Are there any stats on this? How rare is it that a family nowdays survives on just one income? Maybe I should clarify: a single income in a two-partner family. Also, as a bonus and related to this, how rare is it NOT to have a child in daycare nowadays?
Looking for factual answers, if stats can be found.
This kind of stuff is usually available at the census.gov website. All the data is probably there somewhere, buried in mountains and mountains of strange links and census terms. Ugh. I hate that site, but I have to admit it usually provides results if you stay with it long enough…
Source: U.S. Census Bureau, Current Population Survey, 2004 Annual Social and Economic Supplement
And I’m sorry: As I was saying earlier, that site is a horror to navigate and I lost the original page that contained the links to these tables. I don’t know how I ever found the page in the first place
The table says that there are 59,064,000 married couples in the US.
30,001,000 (50.79%) of those households have both partners employed.
2,034,000 (3.44%) have either the husband or the wife employed, not both.
You can look through the data or the census.gov website for more details.
The Bureau of Labour Statistics (no relation to the census dept, apparently) might be another source of such information, but I’ve done enough digging through government sites for one night, sorry.

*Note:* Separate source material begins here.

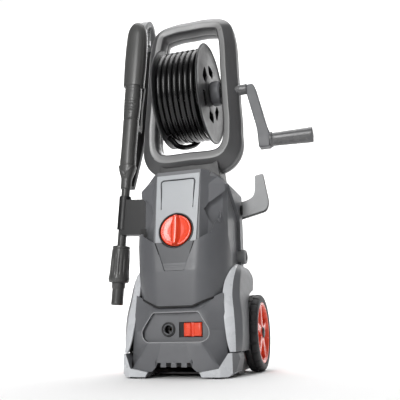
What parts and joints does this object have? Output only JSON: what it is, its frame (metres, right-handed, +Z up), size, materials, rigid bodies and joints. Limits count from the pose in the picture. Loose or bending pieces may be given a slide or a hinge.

Wait… I misinterpreted the data. Please don’t trust my numbers.
I didn’t see that the table was broken down into labor force and non labor force categories (distinct from employed and unemployed). I dunno how to make sense of that, sorry.
It’s also easy to gforget that a lot of households have one or both person retired.
I doubt you’re going to find a reliable pre-digested factoid that says “Of married couples of child-bearing years, X percent have 1 income, Y percent have 2.”
If you did find such a factoid, I’d wonder about the statistical procedure used to produce it. As well, given the political furore surrounding the issue, I’d wonder even more about the motivations of the (often unknown and unknowable) organization which paid for the calculation.
Also, you’d need to check to see if the states distinguish people who work only a few hours a week (10 or less, etc.); most of the SAHPs I know do something to bring in some cash on the side. I work a couple of days a month, but would still say I’m a SAHM. Does my few hundred dollars a year make us a double-income family?
It probably varies hugely according to geography; I know many single-income families (if you don’t count the spare change the SAHPs earn) and relatively few kids in day care, but that’s partly because I live in an area where it’s possible to live like that–or it was, until housing prices tripled a couple of years ago.